What’s more, Jackson says Patrick is the perfect man to bring the subject to academia. “His knowledge of hip-hop is unmatched,” he says.

“IF I COULD’VE GONE TO PEABODY INSTEAD OF THE NAVY, HELL YEAH!” JACKSON SAYS.

Patrick is already receiving applications and he’s excited about the caliber of students who are applying to the major, which will officially launch in September. He envisions the program starting out small—maybe six to eight students in the first cohort—and growing from there.

“Peabody is an institution that is filled with very skilled students,” he says. “And that’s exactly what I want for this program. I want top level turntablists, MCs, beat boxers, and producers to come. And I’m excited to see what this first group of students is—it’s gonna be exciting for all of them, as well as for the new faculty.”
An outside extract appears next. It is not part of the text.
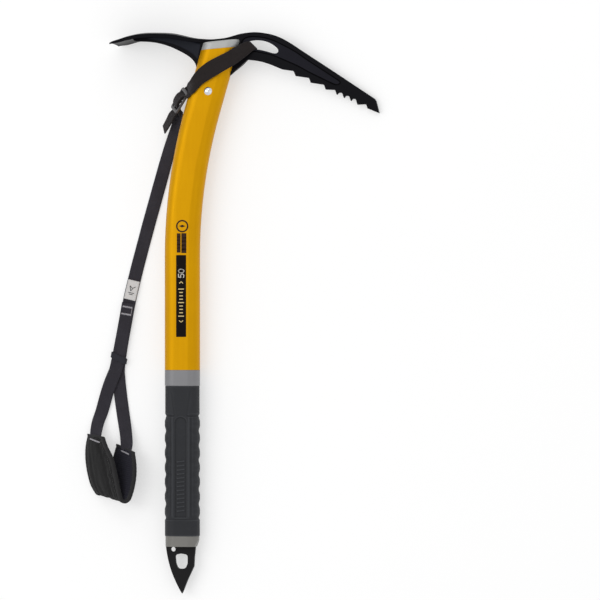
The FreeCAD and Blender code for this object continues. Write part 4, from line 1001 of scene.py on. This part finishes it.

Meanwhile, there’s been another positive development in Patrick’s musical life. About 15 years ago, after accepting the fact that he may never play piano again, he started attending these “Out of Your Head” jazz improv sessions at the Windup Space. (Those sessions would ultimately become the inspiration for the Boom Bap Society.) He would play the electronic keyboard. And much to his surprise, he found that he could play. His index finger was still hard to control, but less so.

“That was pretty mind-altering for me,” he says. Apparently, the intuitive motion of improvisation—as opposed to the highly formal movement of classical performance—rewired his brain a bit. “And that’s when I started to approach [my focal dystonia] as more of a curiosity and a problem to be solved,” he says. “As opposed to, ‘I hope this thing just goes away.’”

Since then, it’s gotten better. Not perfect. But he’s making progress.

It’s not a coincidence that it was improv that brought on this revelation. It was the world of improv, of hip-hop, of electronica that saved him in a way, when he lost his ability to play Mozart and Chopin. He was able to thoroughly immerse himself in that music, reinvent himself—it brought him friends, fans, collaborators, incredible musical experiences across the world, all culminating in this new program at Peabody.

And now, in a perfect merging of Kevin Gift and Wendel Patrick, it had brought him back to the piano, his first love.